Although some First Nations have included this mechanism in their taxation laws, ideally it would be included in the Regulations in order to provide clarity for First Nations, and to provide protection to the tenant, as the tenant will be paying the First Nation government and not the landlord.

The FNTC proposes that the following new provision be added to the Regulations:

Demand to tenant

x.(1) If a property taxation law provides for unpaid taxes, interest or penalties to be recovered from the tenant of a debtor, and taxes, interest or penalties remain unpaid more than 30 days after the taxes were due, the tax administrator may, by delivery of a written notice to the debtor’s tenant, require the tenant to pay his or her rent, as it becomes due, to the First Nation until the unpaid taxes, interest or penalties are paid, and the tenant must comply with the notice.

(2)  The First Nation shall provide a copy of each notice under subsection (1) to the debtor by regular mail.

(3)  The payment by a tenant to a First Nation of an amount demanded under subsection (1) discharges the tenant’s liability for the payment of rent to the debtor to the extent of the payment.
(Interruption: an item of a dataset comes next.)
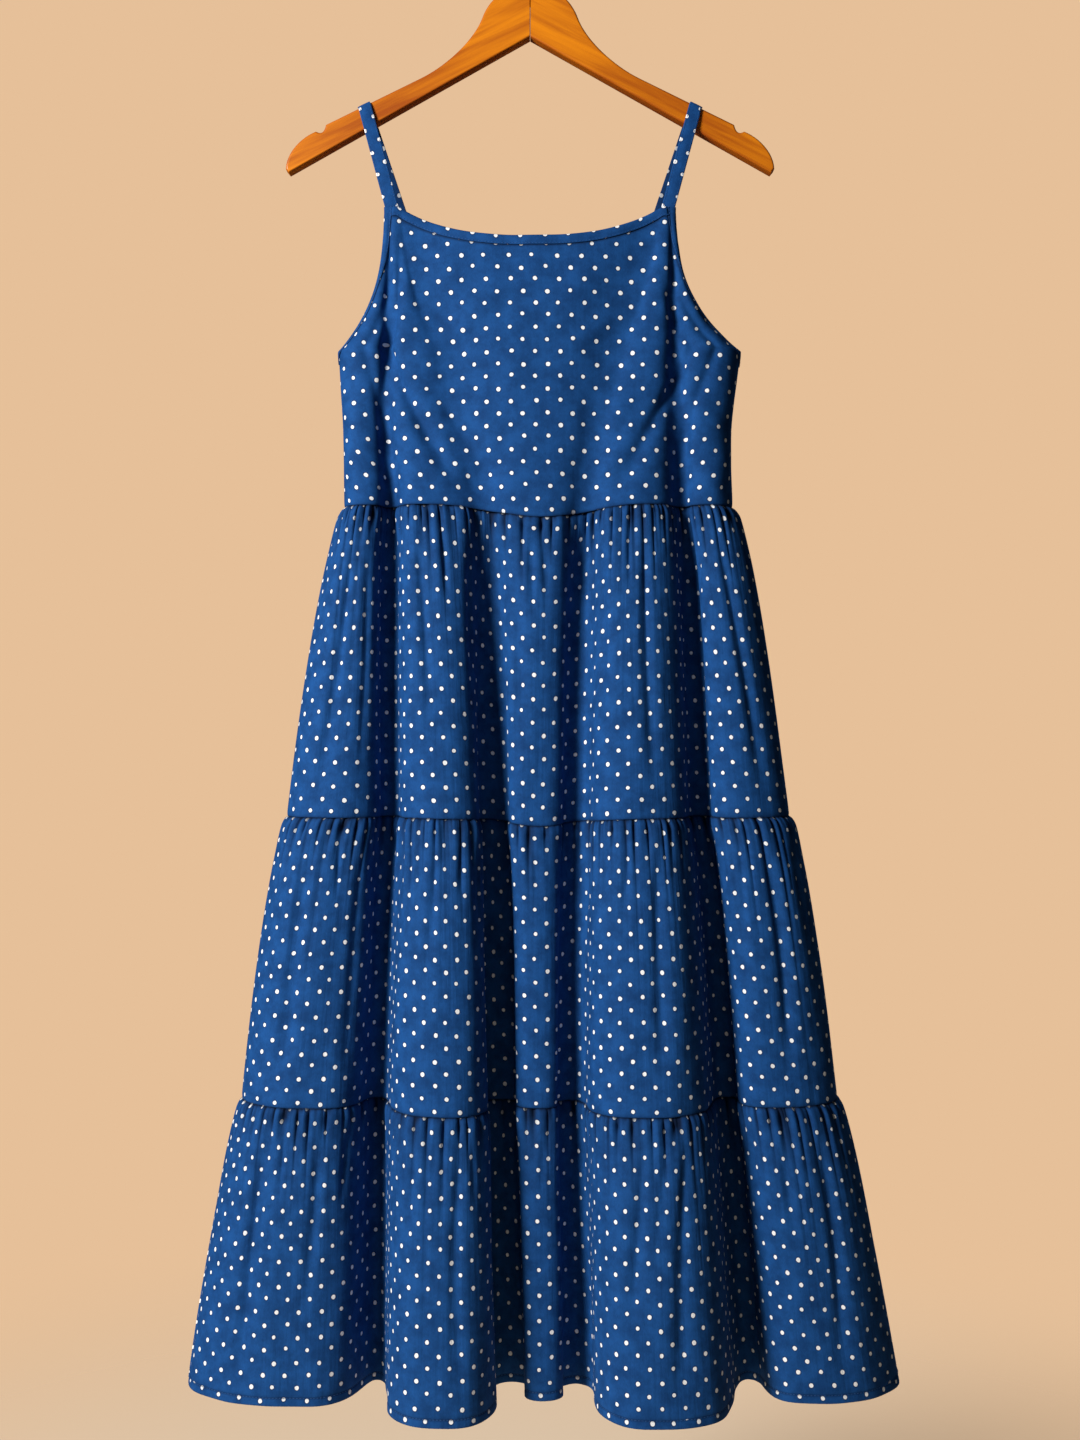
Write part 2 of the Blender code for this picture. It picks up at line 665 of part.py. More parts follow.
def arm_outline():
    """The outline of the arm on the right, from the mitre's top round to its foot."""
    centre_z = HANGER_TOP_Z - HANGER_NECK_RADIUS
    outline = [(MITRE_GAP / 2, HANGER_TOP_Z)]
    for degrees in HANGER_NECK_DEG:
        angle = math.radians(degrees)
        x = HANGER_NECK_RADIUS * math.cos(angle)
        outline.append((x, centre_z + HANGER_NECK_RADIUS * math.sin(angle)))
    start = outline[-1]
    turn = math.radians(HANGER_NECK_DEG[-1])
    (x0, z0), (x1, z1) = HANGER_SHOULDER, HANGER_NOTCH[0]
    size = math.dist((x0, z0), (x1, z1))
    handle_1 = (
        start[0] + NECK_HANDLE * math.sin(turn),
        start[1] - NECK_HANDLE * math.cos(turn),
    )
    handle_2 = (
        x0 - NECK_HANDLE * (x1 - x0) / size,
        z0 - NECK_HANDLE * (z1 - z0) / size,
    )
    for k in range(1, 8):
        outline.append(bezier((start, handle_1, handle_2, HANGER_SHOULDER), k / 7))
    outline += HANGER_NOTCH
    tip = (HANGER_TIP_X, HANGER_TIP_Z)
    nose = (HANGER_NOTCH[-1], HANGER_NOSE[0], HANGER_NOSE[1], tip)
    for k in range(1, 6):
        outline.append(bezier(nose, k / 5))
    outline.append(HANGER_TIP_BOTTOM)
    outline.append((MITRE_GAP / 2, HANGER_APEX_Z))
    return outline


def hanger_arm(name, side, bore):
    """One wooden arm, cut from board with rounded edges and mitred at the middle."""
    made = bmesh.new()
    half = HANGER_THICKNESS / 2
    ring = [made.verts.new((side * x, -half, z)) for x, z in arm_outline()]
    face = made.faces.new(ring)
    pushed = bmesh.ops.extrude_face_region(made, geom=[face])
    moved = [v for v in pushed["geom"] if isinstance(v, bmesh.types.BMVert)]
    bmesh.ops.translate(made, verts=moved, vec=(0.0, 2 * half, 0.0))
    bmesh.ops.recalc_face_normals(made, faces=made.faces)
    edges = []
    for edge in made.edges:
        a, b = (v.co for v in edge.verts)
        on_face = abs(a.y - b.y) < 1e-6
        at_mitre = max(abs(a.x), abs(b.x)) < MITRE_GAP
        if on_face and not at_mitre:
            edges.append(edge)
    bmesh.ops.bevel(
        made,
        geom=edges,
        offset=HANGER_EDGE_ROUND,
        segments=2,
        profile=0.5,
        affect="EDGES",
        clamp_overlap=True,
    )
    mesh = bpy.data.meshes.new(name)
    made.to_mesh(mesh)
    made.free()
    mesh.shade_smooth()
    mesh.set_sharp_from_angle(angle=math.radians(40.0))
    mesh.materials.append(finish("honey_wood"))
    body = bpy.data.objects.new(name, mesh)
    bpy.context.scene.collection.objects.link(body)
    cut = body.modifiers.new("shank_bore", "BOOLEAN")
    cut.operation = "DIFFERENCE"
    cut.object = bore
    return body


def shank_bore():
    """The hole in the wood for the hook's shank, as a cutter."""
    radius = HOOK_WIRE_RADIUS + HOOK_BORE_GAP
    depth = HOOK_SHANK_DEPTH + HOOK_BORE_GAP
    made = bmesh.new()
    bmesh.ops.create_cone(
        made,
        cap_ends=True,
        segments=16,
        radius1=radius,
        radius2=radius,
        depth=2 * depth,
    )
    mesh = bpy.data.meshes.new("shank_bore_cutter")
    made.to_mesh(mesh)
    made.free()
    cutter = bpy.data.objects.new("shank_bore_cutter", mesh)
    cutter.location = (0.0, 0.0, HANGER_TOP_Z)
    cutter.hide_render = True
    cutter.display_type = "WIRE"
    bpy.context.scene.collection.objects.link(cutter)
    return cutter


def hook_path():
    """The wire's centre line, from its free tip over the top and down to the shank's end."""
    radius = HOOK_INNER_RADIUS + HOOK_WIRE_RADIUS
    centre_z = -HOOK_INNER_RADIUS
    path = []
    turns = 20
    for k in range(turns + 1):
        angle = math.radians(mix(HOOK_TIP_DEG, HOOK_SHANK_DEG, k / turns))
        path.append((radius * math.cos(angle), centre_z + radius * math.sin(angle)))
    lean = math.radians(-HOOK_SHANK_DEG)
    bend_x = HOOK_BEND_RADIUS * (1 - math.cos(lean))
    straight = (path[-1][0] - bend_x) / math.sin(lean)
    start_z = path[-1][1] - straight * math.cos(lean)
    for k in range(5):
        angle = mix(lean, 0.0, k / 4)
        x = HOOK_BEND_RADIUS * (1 - math.cos(angle))
        drop = HOOK_BEND_RADIUS * (math.sin(lean) - math.sin(angle))
        path.append((x, start_z - drop))
    path.append((0.0, HANGER_TOP_Z - HOOK_SHANK_DEPTH))
    return path


def hook(name):
    curve = bpy.data.curves.new(name, "CURVE")
    curve.dimensions = "3D"
    curve.bevel_depth = HOOK_WIRE_RADIUS
    curve.bevel_resolution = 3
    curve.use_fill_caps = True
    path = hook_path()
    spline = curve.splines.new("POLY")
    spline.points.add(len(path) - 1)
    for point, (x, z) in zip(spline.points, path):
        point.co = (x, 0.0, z, 1.0)
    curve.materials.append(finish("polished_steel"))
    body = bpy.data.objects.new(name, curve)
    bpy.context.scene.collection.objects.link(body)
    return body


def main():
    clear_scene()
    bodices = {}
    for facing, side_name, skirt_folds, bodice_folds in (
        (FRONT, "front", SKIRT_FRONT, BODICE_FRONT),
        (BACK, "back", SKIRT_BACK, BODICE_BACK),
    ):
        panel = Panel(Bodice(bodice_folds, skirt_folds).rows(), facing)
        bodices[side_name] = panel
        panel_mesh(f"bodice_{side_name}", panel)
        neck_band(f"neck_band_{side_name}", panel)
        for tier in TIERS:
            gathers = tier.front_gathers if facing == FRONT else tier.back_gathers
            tier_panel(tier, skirt_folds, facing, gathers, side_name)
    bore = shank_bore()
    for side, hand in ((-1, "left"), (1, "right")):
        armhole_band(f"armhole_band_{hand}", bodices["front"], bodices["back"], side > 0)
        strap(f"strap_{hand}", side)
        hanger_arm(f"hanger_arm_{hand}", side, bore)
    hook("hanger_hook")


main()
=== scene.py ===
import math
from collections import namedtuple

import bmesh
import bpy
import numpy as np
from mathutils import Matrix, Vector


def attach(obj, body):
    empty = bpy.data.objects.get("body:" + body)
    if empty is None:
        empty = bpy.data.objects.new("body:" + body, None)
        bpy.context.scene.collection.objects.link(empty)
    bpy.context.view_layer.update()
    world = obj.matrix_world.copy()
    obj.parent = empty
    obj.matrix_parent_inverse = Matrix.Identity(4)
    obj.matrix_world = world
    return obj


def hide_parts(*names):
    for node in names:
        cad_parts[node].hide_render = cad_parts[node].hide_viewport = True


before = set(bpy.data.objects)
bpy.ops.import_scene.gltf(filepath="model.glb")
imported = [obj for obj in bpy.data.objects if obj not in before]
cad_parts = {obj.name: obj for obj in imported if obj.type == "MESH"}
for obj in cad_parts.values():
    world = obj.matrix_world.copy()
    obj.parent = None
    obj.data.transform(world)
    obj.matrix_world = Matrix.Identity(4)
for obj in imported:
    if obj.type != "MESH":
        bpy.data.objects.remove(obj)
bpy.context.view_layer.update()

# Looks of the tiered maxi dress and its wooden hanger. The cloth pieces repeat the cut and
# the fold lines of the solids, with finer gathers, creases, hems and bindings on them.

FRONT = -1
BACK = 1

# Heights of the seams and edges, measured down from the inside top of the hook
STRAP_CORNER_Z = -0.270
NECK_DROP = 0.028
CHEST_Z = -0.396
HEM_Z = -1.3300
DIP_CENTRE_X = 0.010
Dip = namedtuple("Dip", "z depth width")
SEAMS = {
    "waist": Dip(-0.5385, 0.012, 0.052),
    "seam_1": Dip(-0.8180, 0.008, 0.045),
    "seam_2": Dip(-1.0730, 0.003, 0.150),
    "hem": Dip(HEM_Z, 0.0, 1.0),
}

# Shapes of the cut
ARMHOLE_POWER = 2.7
ARMHOLE_DEPTH_POWER = 0.8
NECK_POWER = 2.6
BAND_WIDTH = 0.0085
BAND_STEP = 0.04

# Shape of a fold between its ridge and its groove
RIDGE_REACH = (0.70, 0.50)
GROOVE_REACH = (0.32, 0.12)
STEEPEST = 1.4
SIDE_REACH = 0.55
SIDE_FLAT = 0.40
SIDE_LEVEL = 0.60
SIDE_TURN_POWER = 0.7
CURVE_STEPS = 40


def metres(folds):
    return [[(x / 1000, depth / 1000) for x, depth in levels] for levels in folds]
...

  1. NOTICE TO MINISTER – Sections 13 & 14

The Regulations set out required procedures where a First Nation law provides for the seizure and assignment of taxable property for unpaid taxes. Sections 13 and 14(2)(b) create an obligation for First Nations to notify the Minister where there has been a sale of a right to an assignment of taxation property, and to notify the Minister where there has been a subsequent redemption of the interest.

The FNTC proposes that this requirement does not apply to First Nations operating under the First Nations Land Management Act, as they are responsible for their own land management and the Minister is not involved in leasing or otherwise approving the occupation or use of reserve lands.  In these cases, there is no rationale for requiring the First Nation to notify the Minister.